Kweku Adoboli the alleged rogue trader at UBS and Nick Leeson, the infamous rogue trader who brought down Barings, both have a strong Singaporean connection. Nick Leeson worked in Singapore while Kweku Adoboli worked for the bank whose largest shareholder is the Singapore government.

Singapore, through GIC, became the largest effective shareholder in UBS when it purchased a 9% stake of mandatory convertible notes in December 2007.  The Singaporean government was responding to a call by UBS at the time for a bailout following the subprime crisis.  In fact our generous bailout caused UBS which stood for Union Bank of Switzerland, to be given the nickname, “The United Bank of Singapore “in its home country

Kweku Adoboli appears to have lost the Swiss bank an estimated minimum of $2.3 billion. But his losses only represent a fraction of the total losses that GIC has made in UBS so far.  UBS was trading at 50 Euros per share at the end of 2007 and just before the latest debacle it was trading around 11 Euros.  It had therefore already lost around 80% of its value before he added a further 2% loss to its 2007 market valuation. For GIC it appears this 80% loss probably amounts to S$7-8 billion assuming that the currency purchase was unhedged at the time. That may not seem like a huge amount in the context of GIC’s rumored total assets but we don’t know what percentage it represents of GIC’s equity. As the bonds issued to CPF by GIC have to be repaid it’s conceivable that GIC could end up with negative equity.

Anyway as the largest stakeholder in UBS any loss chalked up to them is going to send shock waves through GIC.  And as GIC’s assets are funded through borrowing in Singapore dollars from the CPF, your savings are directly linked to UBS’ fortunes. Furthermore this latest loss comes amid the start of a double dip recession. The rerun of the 2008 financial crisis looks potentially much more worrying this time around because governments appear to have given up on taking steps to offset it and can only repeat the mantra of fiscal austerity. With the latest announcement from the Fed ruling out a new round of quantitative easing, central bankers also appear to have given up on monetary policy.

The UBS losses have even provoked GRC into making a rare public statement resulting in a front page headline in the Financial Times on September 20th.

 “Singapore fund hits at UBS ‘lapses’. “   

The FT article went on to further quote from GIC’s statement,

“[We] discussed the alleged fraudulent trading that led to the large financial loss for UBS. GIC expressed disappointment and concern at the lapses and urged UBS to take firm action to restore confidence in the bank”.
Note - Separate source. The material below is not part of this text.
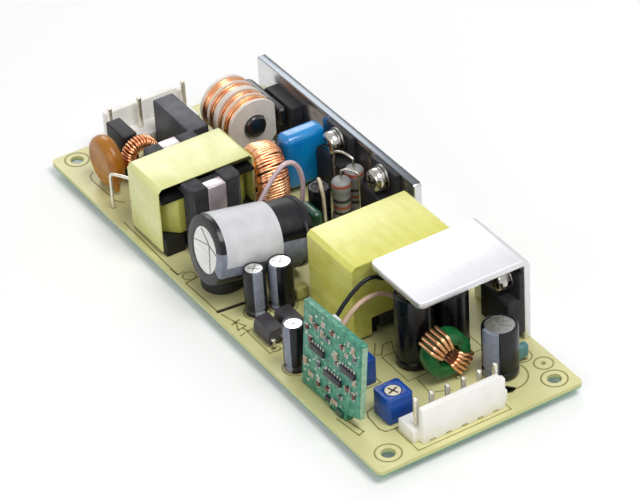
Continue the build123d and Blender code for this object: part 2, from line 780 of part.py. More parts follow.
def trimmer(which, x, y, turn):
    """A single-turn trimmer: square body with a round pocket and a slotted rotor in it."""
    body = block(x - trimmer_side / 2, x + trimmer_side / 2, y - trimmer_side / 2,
                 y + trimmer_side / 2, trimmer_seat, trimmer_seat + trimmer_height)
    body = chamfer(body.edges().filter_by(Axis.Z), 0.5)
    top = trimmer_seat + trimmer_height
    pocket = on_board(x, y, top - rotor_depth) * prism(rotor_radius + rotor_clearance,
                                                       2 * rotor_depth, 18)
    add("trimmer_bodies", body - pocket)
    floor = top - rotor_depth + 0.05
    rotor = on_board(x, y, floor) * prism(rotor_radius, rotor_depth - 0.15, 18)
    for cross in (0, 90):
        cut = on_board(x, y, top) * Rot(0, 0, turn + cross)
        rotor -= cut * Box(2 * rotor_radius - 0.7, rotor_slot, 1.0)
    add("trimmer_rotor_" + which, rotor)
    for dx, dy in ((-1.27, 0.0), (1.27, 1.27), (1.27, -1.27)):
        lead("output_leads", x + dx, y + dy, trimmer_seat)


def control_card():
    """The control card stands on edge, a little turned and leaning towards the transformer."""
    place = on_board(output_start + card_x, card_y) * Rot(0, 0, card_yaw) * Rot(-card_lean, 0, 0)
    seat = 0.3
    tab_end = card_tab_start + card_tab
    outline = Polyline((0, seat), (card_tab_start, seat), (card_tab_start, seat - 2.1),
                       (tab_end, seat - 2.1), (tab_end, seat + 1.3), (card_length, seat + 2.7),
                       (card_length, seat + card_height), (0, seat + card_height), close=True)
    add("control_card", place * extrude(Plane.XZ * make_face(outline), -card_thickness))
    chips = [(5.8, 11.5, 1.5, 4.9), (11.6, 7.9, 1.5, 6.0), (16.9, 12.4, 1.5, 4.9),
             (10.2, 1.6, 1.1, 2.4), (5.2, 17.0, 1.2, 1.9), (9.3, 16.1, 1.2, 1.9),
             (12.3, 13.6, 1.9, 1.2), (18.4, 18.3, 1.9, 1.2), (6.2, 8.4, 1.2, 1.9),
             (1.6, 6.5, 1.9, 1.2), (9.8, 3.9, 1.2, 1.9), (16.9, 8.1, 1.2, 1.9),
             (19.0, 7.6, 1.9, 1.2)]
    for along, up, tall, wide in chips:
        chip = Pos(along, -0.4, seat + up) * Box(wide, 0.8, tall)
        add("control_card_chips", place * chip)
    turn = radians(card_yaw)
    for index in range(card_pins):
        along, across = (index + 1) * card_pin_pitch, card_thickness + 0.25
        add("output_leads", place * Pos(along, across, 0) * Box(0.5, 0.5, card_pin_length))
        hole_x = output_start + card_x + along * cos(turn) - across * sin(turn)
        hole_y = card_y + along * sin(turn) + across * cos(turn)
        drill(hole_x, hole_y, 0.35)


def output_heatsink():
    face = board_width - plate_thickness
    x0 = output_start + plate_start
    x1 = x0 + plate_length
    inner = board_width - plate_width
    leg = block(x0, x1, face, face + plate_thickness, 0, plate_height)
    shelf = block(x0, x1, inner, face, plate_height - plate_thickness, plate_height)
    corners = shelf.edges().filter_by(Axis.Z).group_by(Axis.Y)[0]
    shelf = fillet(corners, plate_corner)
    plate = leg + shelf
    bend = plate.edges().filter_by(Axis.X)
    outer = [e for e in bend if e.center().Z > board_thickness + plate_height - 0.01
             and e.center().Y > board_width / 2 - 0.01]
    plate = fillet(outer, plate_bend)
    x = output_start + rectifier_x
    hole = on_board(x, face + 2 * plate_thickness, screw_height) * Rot(90, 0, 0)
    plate -= hole * prism(1.55, 3 * plate_thickness, 12)
    add("output_heatsink", plate)
    bolt, tab = power_package("output_rectifier", x, face, screw_height)
    machine_screw(bolt, plate_thickness - 0.1, tab)


def output_choke():
    """A coated ring core with two groups of heavy copper turns."""
    r, hole, width = output_choke_radius, output_choke_hole, output_choke_width
    wire_d = output_choke_wire
    ring = prism(r, width, 20)
    ring = chamfer(ring.edges().group_by(Axis.Z)[0] + ring.edges().group_by(Axis.Z)[-1], 0.5)
    ring = Pos(0, 0, -width / 2) * (ring - prism(hole, width, 20))
    seat = r + wire_d + 0.5
    place = on_board(output_start + output_choke_x, output_choke_y, seat) * Rot(0, 90, 0)
    add("output_choke_core", place * ring)
    inner = hole * cos(pi / 20) - 0.15 - wire_d / 2
    outer = r + 0.08 + wire_d / 2
    for group in (50.0, 212.0):
        for index in range(output_choke_turns):
            step = index - (output_choke_turns - 1) / 2
            near, far = (radians(group + step * pitch)
                         for pitch in (output_choke_inner_pitch, output_choke_outer_pitch))
            x0, y0 = inner * cos(near), inner * sin(near)
            x1, y1 = outer * cos(far), outer * sin(far)
            length = sqrt((x1 - x0) ** 2 + (y1 - y0) ** 2)
            loop = Rectangle(length + wire_d, width + 2 * wire_d)
            loop -= Rectangle(length - wire_d, width)
            turn = extrude(Plane.XZ * loop, wire_d / 2, both=True)
            middle = Pos((x0 + x1) / 2, (y0 + y1) / 2, 0)
            turn = middle * Rot(0, 0, degrees(atan2(y1 - y0, x1 - x0))) * turn
            add("output_choke_winding", place * turn)
    for side in (-1, 1):
        lead("output_leads", output_start + output_choke_x + side * 1.6,
             output_choke_y + side * 2.0, 0.4, output_choke_wire)


def flying_lead(name, points):
    add(name, wire(points, 1.3, 6))
    drill(points[-1][0], points[-1][1], 0.65)


def build():
    header("mains", header_edge_gap, mains_header_y, -1, (0, 2, 5), mains_pin_height)
    header("output", board_length - header_edge_gap, output_header_y, 1, range(header_ways),
           output_pin_height)
    fuse()
    x_capacitor()
    varistor()
    ring_choke()
    surge_diode()
    common_mode_choke()
    rear_heatsink()
    bridge_rectifier()
    power_transistors()
    boost_inductor()
    filter_choke()
    dipped_capacitor("film_capacitor", boost_start + film_cap_front - film_cap_thickness / 2,
                     film_cap_y, film_cap_length, film_cap_thickness, film_cap_height,
                     film_cap_seat, 7.5, True)
    bulk_capacitor()
    power_resistor(boost_start + resistor_one_x, resistor_one_y, 35, front_hairpin)
    power_resistor(boost_start + resistor_two_x, resistor_two_y, 200, rear_hairpin)
    dipped_capacitor("green_capacitor", boost_start + green_cap_x, green_cap_y,
                     green_cap_length, green_cap_thickness, green_cap_height, 0.6, 3.5, False)
    sleeved_loop()
    upright_capacitor(boost_start + 26.5, rear_face - 12.6, small_cap_radius,
                      small_cap_height - 0.5, 2.0)
    upright_capacitor(transformer_start + 2.8, 7.6, small_cap_radius,
                      small_cap_height, 2.0)
    upright_capacitor(transformer_start + 3.9, 13.6, aux_cap_radius,
                      small_cap_height, 2.5)
    upright_capacitor(transformer_start + 24.5, 4.1, small_cap_radius,
                      small_cap_height, 2.0)
    dipped_capacitor("ceramic_capacitor", transformer_start + 4.0, 18.3, 3.3, 2.4, 3.0, 0.4,
                     2.5, True)
    transformer()
    optocoupler(transformer_start + 12.2, 5.2)
    optocoupler(transformer_start + 12.2, 10.4)
    control_card()
    trimmer("front", output_start + 23.8, 12.4, 20)
    trimmer("rear", output_start + 9.8, 12.4, 60)
    output_heatsink()
    for back in (22.5, 13.2):
        upright_capacitor(output_start + 11.4, rear_face - back, output_cap_radius,
                          output_cap_height, 3.5, 16)
    upright_capacitor(output_start + 25.2, rear_face - 9.9, corner_cap_radius,
                      corner_cap_height, 3.5, 16)
    output_choke()
    dipped_capacitor("disc_capacitor", output_start + 24.6, rear_face - 4.2, 3.4, 2.0, 3.6, 0.8,
                     2.5, True)
    x = output_start
    tip = -board_thickness - lead_reach
    face = transformer_start + tx_x + tx_core_length / 2 + tape
    flying_lead("black_lead", [(face, 26.4, 15.0), (x + 1.0, 26.4, 15.0), (x + 0.8, 22.6, 17.8),
                               (x + 0.8, 18.0, 15.8), (x + 1.4, 12.7, 11.3),
                               (x + 2.2, 8.6, 5.0), (x + 2.2, 8.6, tip)])
    flying_lead("beige_lead", [(face, 30.0, 7.6), (x + 0.8, 30.0, 7.6), (x + 0.8, 25.6, 12.3),
                               (x + 0.8, 20.0, 12.5), (x + 1.2, 14.9, 9.0),
                               (x + 1.8, 11.4, 4.6), (x + 1.8, 11.4, tip)])
    circuit_board()


build()
os.makedirs("parts", exist_ok=True)
for name, solids in nodes.items():
    shape = solids[0] if len(solids) == 1 else Compound(children=solids)
    export_step(shape, os.path.join("parts", name + ".step"))
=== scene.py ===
import random
from math import atan2, cos, degrees, pi, radians, sin, sqrt

import bmesh
import bpy
from mathutils import Euler, Matrix, Vector


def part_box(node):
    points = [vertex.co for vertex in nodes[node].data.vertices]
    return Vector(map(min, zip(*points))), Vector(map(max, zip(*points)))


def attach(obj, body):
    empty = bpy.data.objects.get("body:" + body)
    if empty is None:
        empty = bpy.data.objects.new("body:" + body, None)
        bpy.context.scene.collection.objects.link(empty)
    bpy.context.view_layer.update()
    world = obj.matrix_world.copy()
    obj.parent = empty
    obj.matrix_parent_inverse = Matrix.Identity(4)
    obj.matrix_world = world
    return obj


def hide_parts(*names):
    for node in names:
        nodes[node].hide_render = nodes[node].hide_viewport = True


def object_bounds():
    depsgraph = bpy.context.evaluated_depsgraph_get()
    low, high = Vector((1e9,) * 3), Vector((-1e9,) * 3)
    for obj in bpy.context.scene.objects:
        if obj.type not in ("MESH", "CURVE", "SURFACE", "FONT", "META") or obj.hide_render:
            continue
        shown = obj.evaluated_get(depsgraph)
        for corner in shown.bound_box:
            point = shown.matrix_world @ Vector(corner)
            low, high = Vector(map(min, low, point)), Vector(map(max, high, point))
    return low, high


print("stage: frame")
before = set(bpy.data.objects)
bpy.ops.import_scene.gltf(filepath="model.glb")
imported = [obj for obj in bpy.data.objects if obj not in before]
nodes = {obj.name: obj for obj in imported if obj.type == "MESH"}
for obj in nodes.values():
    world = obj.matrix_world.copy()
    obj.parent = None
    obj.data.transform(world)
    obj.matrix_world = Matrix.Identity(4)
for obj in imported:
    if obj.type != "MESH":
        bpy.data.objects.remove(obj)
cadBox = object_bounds()
scene = bpy.context.scene
mm = 0.001
board = {"length": 139.7, "width": 50.8, "thickness": 1.2}


# places on the board: millimetres from its mains-end left corner, and above its top face
def onBoard(x, y, z=0.0):
    return Vector(((x - board["length"] / 2) * mm, (y - board["width"] / 2) * mm,
                   (board["thickness"] + z) * mm))


# the matrix that puts a shape drawn in millimetres there
def spot(x, y, z=0.0, turn=(0, 0, 0)):
    turned = Euler([radians(a) for a in turn]).to_matrix().to_4x4()
    return Matrix.Translation(onBoard(x, y, z)) @ turned @ Matrix.Scale(mm, 4)


# a colour as a screen shows it, for the shaders
def tone(red, green, blue):
    def linear(value):
        value /= 255
        return value / 12.92 if value <= 0.04045 else ((value + 0.055) / 1.055) ** 2.4
    return (linear(red), linear(green), linear(blue), 1.0)


class Wire:
    # a socket that can be used in plain arithmetic
    def __init__(self, graph, socket):
        self.graph = graph
        self.socket = socket

    def sum(self, operation, one, two):
        return self.graph.add("ShaderNodeMath", {"operation": operation}, {0: one, 1: two})

    def __add__(self, other):
        return self.sum("ADD", self, other)

    def __radd__(self, other):
        return self.sum("ADD", other, self)

    def __sub__(self, other):
        return self.sum("SUBTRACT", self, other)

    def __rsub__(self, other):
        return self.sum("SUBTRACT", other, self)

    def __mul__(self, other):
        return self.sum("MULTIPLY", self, other)

    def __rmul__(self, other):
        return self.sum("MULTIPLY", other, self)

    def __truediv__(self, other):
        return self.sum("DIVIDE", self, other)

    def __gt__(self, other):
        return self.sum("GREATER_THAN", self, other)

    def op(self, operation, other=0.0):
        return self.sum(operation, self, other)


class Graph:
    def __init__(self, tree):
        self.tree = tree

    def add(self, kind, settings=None, values=None, out=0):
        made = self.tree.nodes.new(kind)
        for key, item in (settings or {}).items():
            setattr(made, key, item)
        for key, item in (values or {}).items():
            socket = made.inputs[key]
            if isinstance(item, Wire):
                self.tree.links.new(item.socket, socket)
            else:
                socket.default_value = item
        return Wire(self, made.outputs[out])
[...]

Fine words indeed but is it not a case of locking the stable door after the horse has bolted? Yes, GIC is now belatedly hitting out at UBS for its lack of controls and lapses but are they just creating a storm in a tea cup to cover up a disastrous investment decision? If GIC is angry with UBS then Singapore citizens should be furious with GIC. As CPF members we the Singaporean citizens should be demanding some answers and explanations from our government.

GIC’s attempt to avoid transparency over its decision to invest in UBS by pinning the losses on a rogue trader, an external event outside of their control, won’t pass muster anyway. In fact there were plenty of warning signs in the public arena that something was seriously amiss at UBS, long before Mr. Kweku Adoboli was uncovered.

In 2008/9 UBS was embroiled in a tax evasion scandal in the United States.  The misconduct was so severe that UBS was faced with the loss of their banking license in the US. There are few sanctions harsher than that. The scandal centered on UBS’s wealth management division where employees had been helping US customers to evade taxes. One UBS whistleblower employee even testified to practices such as smuggling diamonds in empty toothpaste tubes! UBS finally kept their license by settling out of court and agreeing to pay US$780 million to the US government in April 2009.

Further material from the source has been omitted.